Data segment:
%%
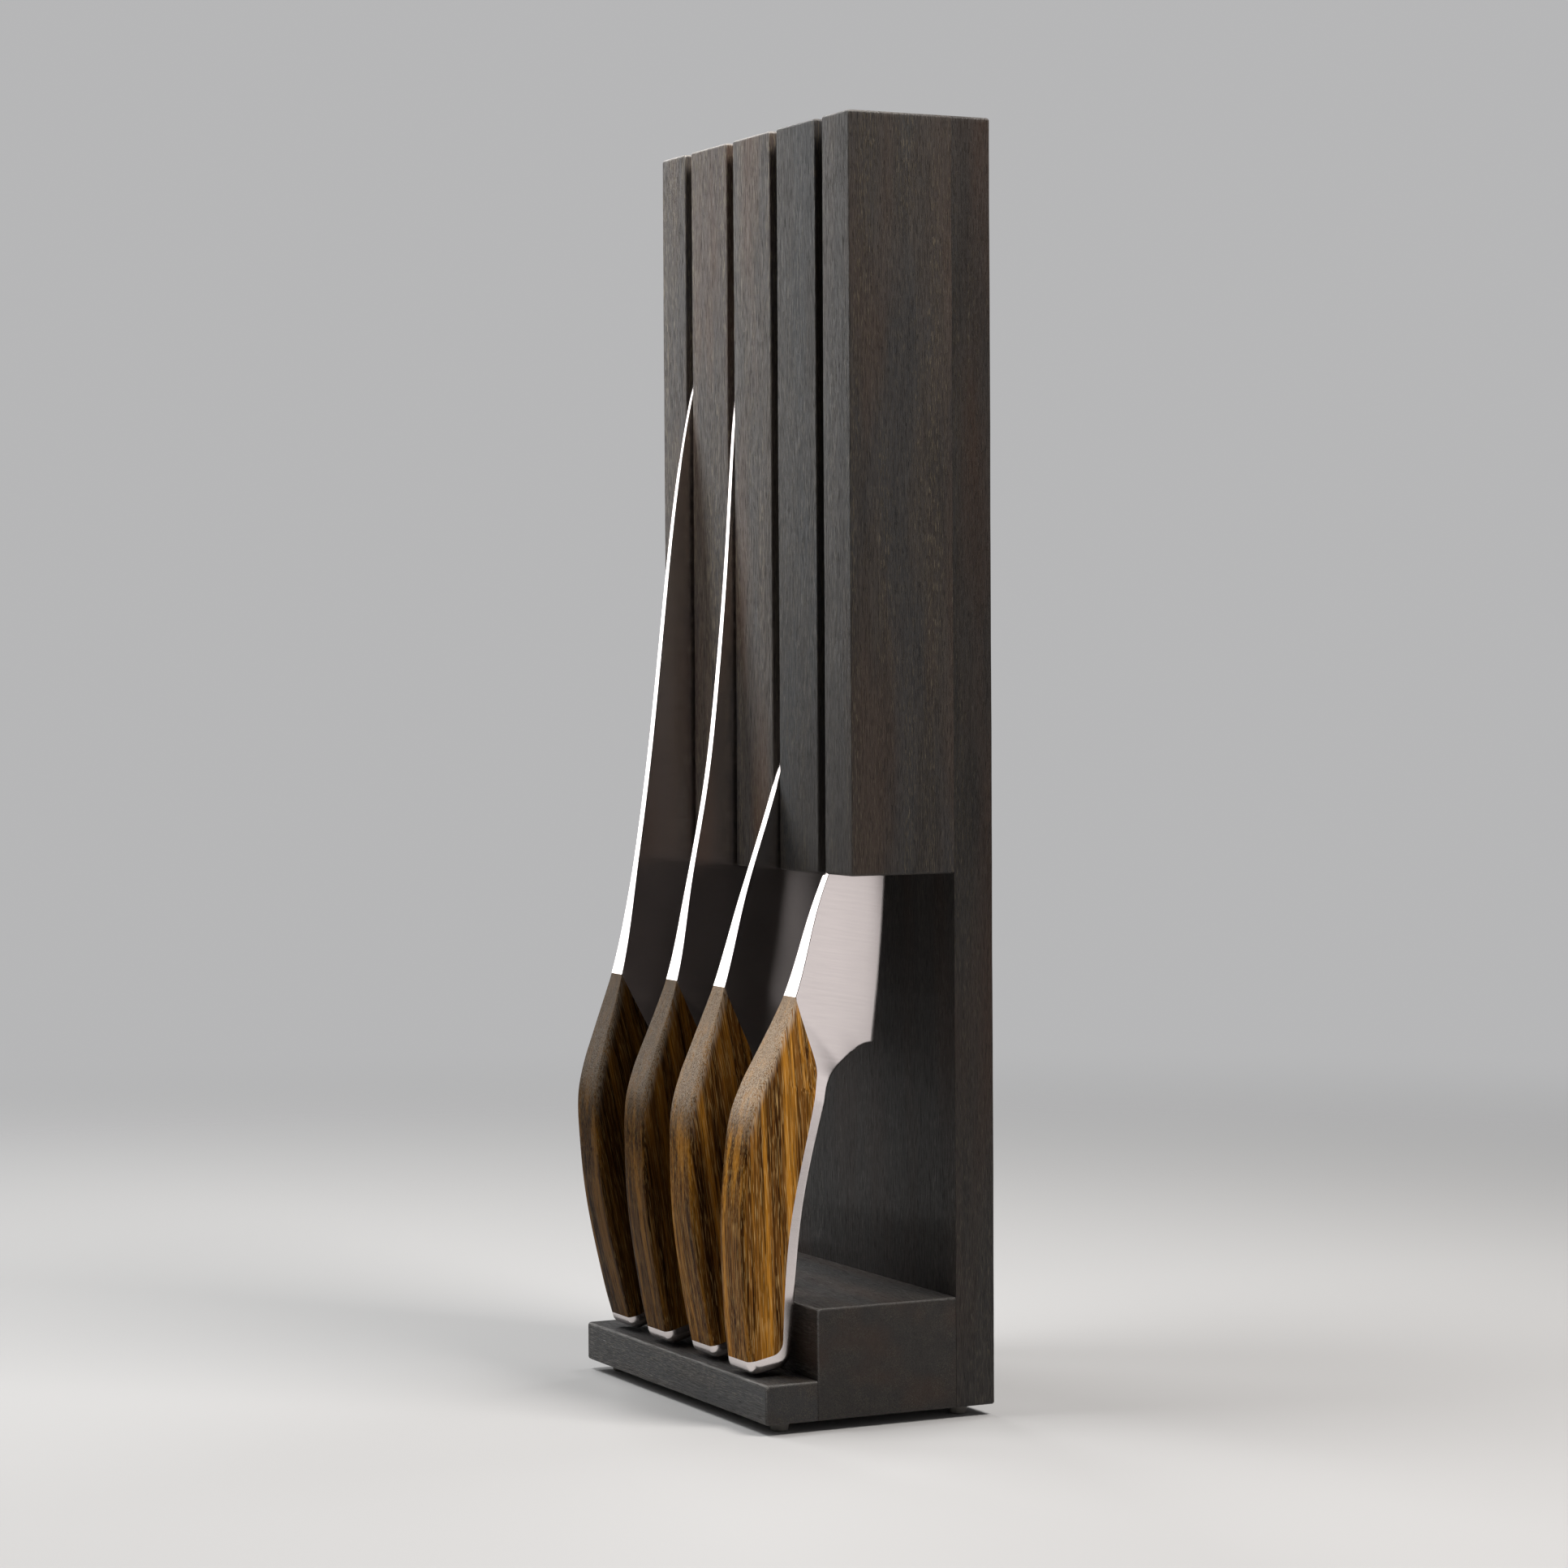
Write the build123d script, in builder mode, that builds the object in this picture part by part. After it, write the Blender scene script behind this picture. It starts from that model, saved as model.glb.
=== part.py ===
from build123d import *
import os
from math import cos, radians, sin

# Knife block with four knives, millimetres, +Z up, +Y from front to back.
# The origin is on the table below the middle of the whole object.

# Block
block_width = 143.0
wood_height = 420.0
foot_height = 3.5
slat_front = -5.4            # y of the slats' front faces
slat_depth = 37.3
back_thickness = 14.3
slat_bottom = 174.6          # above the underside of the wood
step_front = -13.3           # y from the slats' front faces
step_height = 36.3
ledge_front = -31.7          # y from the slats' front faces
ledge_height = 13.0
edge_round = 1.0             # eased outer edges

# Slots
slot_count = 4
slot_pitch = 33.3
slot_width = 5.0

# Hidden dowels
dowel_radius = 4.0
dowel_clearance = 0.05
dowel_in_back = 9.0          # depth into the back board
dowel_in_front = 24.0        # depth into a slat or the step
slat_dowel_heights = (210.0, 300.0, 390.0)
step_dowel_x = (-50.0, 0.0, 50.0)
ledge_dowel_radius = 3.0
ledge_dowel_reach = 10.0     # each way from the glued face
dowel_end_gap = 0.5          # air at each end of a dowel in its bore
dowel_chamfer = 0.8

# Magnets let into the slot walls
magnet_radius = 6.0
magnet_thickness = 4.0
magnet_recess = 0.3
magnet_depth = 18.0          # y from the slats' front faces
magnet_heights = (196.0, 225.0, 300.0, 360.0)

# Feet
foot_radius = 3.3
foot_inset = 9.0
foot_round = 0.7

# Knife handle, in the knife's own side view: u from spine to belly, v from
# the pommel's front corner up towards the tip
knee = (-13.35, 83.0)        # the spine side stands furthest out here
neck_top = (-1.7, 123.2)     # the wood ends here on the spine side
belly_low = (13.2, 14.0)
belly_mid = (10.1, 58.0)
belly_high = (13.2, 95.0)
front_low = [(-13.2, 70.0), (-10.9, 48.0), (-6.4, 25.8)]   # spine side between the knee and the pommel
front_high = (-11.6, 91.5)   # spine side between the neck's top and the knee
neck_belly = (20.5, 105.7)   # the belly side sweeps out here to the heel
neck_end = (1.0, 0.12)       # direction in which it meets the heel
pommel_belly = (13.9, 5.1)   # sharp corner before it is rounded
pommel_round = 5.5
cap_front = -0.7             # the wood's lower edge, 20 mm in front of the pommel
cap_corner = (9.8, 9.4)      # the wood's lower corner on the belly side
wood_back = [(6.3, 50.0), (8.6, 90.0)]
wood_turn = (9.0, 99.0)      # the wood's belly side turns in here
shoulder_end = (-0.5, 0.86)  # direction in which it meets the shoulder
wood_shoulder = (6.5, 107.0) # from here the wood tapers to the neck's top
limit_reach = 20.0           # how far the wood's limit runs out past the spine side
limit_rise = (-8.2, 16.2)    # its way up from the neck's top, clear of the outline

# Half thicknesses: the form is a loft through sections at heights v. Each has
# its half thickness on the spine side and at the cutting edge or belly.
handle_half = 9.3
knee_half = 8.45
shoulder_half = (8.3, 7.6)
shoulder_belly = 16.0        # u where the shoulder's belly thickness is reached
heel_half = (6.0, 1.0)
junction_half = (4.5, 0.5)   # where the steel spine starts
neck_half = (3.5, 0.35)
root_half = (2.35, 0.3)
blade_half = 1.95            # spine beyond the neck
tip_half = 0.8
edge_half = 0.2
shoulder_v = 95.0
neck_v = 137.0
root_v = 155.0
blade_v = 172.0
form_front = -16.0           # u of the form's face in front of the handle
form_margin = 1.0            # the form reaches this far past the outline
web_half = 1.5               # tang web inside the wood
web_depth = 8.0              # wood in front of the web
ledge_gap = 0.35             # air under the pommels


class Knife:
    """One knife of the set: its place, lean and blade outline."""

    def __init__(self, name, slot, corner, lean, spine, tip, edge, heel):
        self.name = name
        self.x = (slot - (slot_count - 1) / 2) * slot_pitch
        self.corner = corner     # y of the pommel's front corner from the slats
        self.lean = lean         # degrees back from upright
        self.spine = spine       # blade spine points, from the neck up
        self.tip = tip
        self.edge = edge         # cutting edge points, from the heel up
        self.heel = heel

    def origin(self):
        height = foot_height + ledge_height + ledge_gap
        return (self.x, slat_front + self.corner, height)

    def along(self):
        return Vector(0, sin(radians(self.lean)), cos(radians(self.lean)))

    def across(self):
        return Vector(0, cos(radians(self.lean)), -sin(radians(self.lean)))

    def side_plane(self):
        """Side view of the knife: x is u, y is v."""
        return Plane(self.origin(), x_dir=self.across(), z_dir=(1, 0, 0))

    def section_plane(self, height):
        """Square to the handle at one height: x is the thickness, y is u."""
        middle = Vector(*self.origin()) + self.along() * height
        return Plane(middle, x_dir=(1, 0, 0), z_dir=self.along())


chef = Knife(
    "chef_knife", 0, corner=-27.4, lean=0.0,
    spine=[(4.1, 151.0), (11.1, 197.5), (17.4, 252.0), (25.9, 312.0)],
    tip=(41.5, 374.0), edge=[(45.5, 180.0), (45.0, 290.0)], heel=(44.5, 112.4))
slicer = Knife(
    "slicing_knife", 1, corner=-29.2, lean=3.4,
    spine=[(2.3, 150.0), (7.5, 189.0), (9.9, 224.0), (11.3, 270.0), (12.1, 327.0), (16.3, 352.0)],
    tip=(31.0, 372.0), edge=[(36.0, 200.0), (39.5, 320.0)], heel=(32.0, 112.4))
utility = Knife(
    "utility_knife", 2, corner=-28.1, lean=3.8,
    spine=[(4.4, 150.0), (12.8, 182.0), (20.5, 215.0)],
    tip=(31.0, 262.0), edge=[(35.5, 160.0), (34.5, 220.0)], heel=(35.0, 112.4))
paring = Knife(
    "paring_knife", 3, corner=-31.1, lean=9.7,
    spine=[(2.6, 153.0), (5.7, 167.5), (11.0, 190.0)],
    tip=(19.5, 221.0), edge=[(29.8, 134.0), (26.8, 166.0)], heel=(31.2, 112.4))
knives = [chef, slicer, utility, paring]

half_width = block_width / 2
back_front = slat_front + slat_depth
back_face = back_front + back_thickness
step_face = slat_front + step_front
ledge_face = slat_front + ledge_front
slot_centres = [(k - (slot_count - 1) / 2) * slot_pitch for k in range(slot_count)]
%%
Set exercise: Report all lines of the data that include the word "object".

Result for this task:
Write the build123d script, in builder mode, that builds the object in this picture part by part. After it, write the Blender scene script behind this picture. It starts from that model, saved as model.glb.
# The origin is on the table below the middle of the whole object.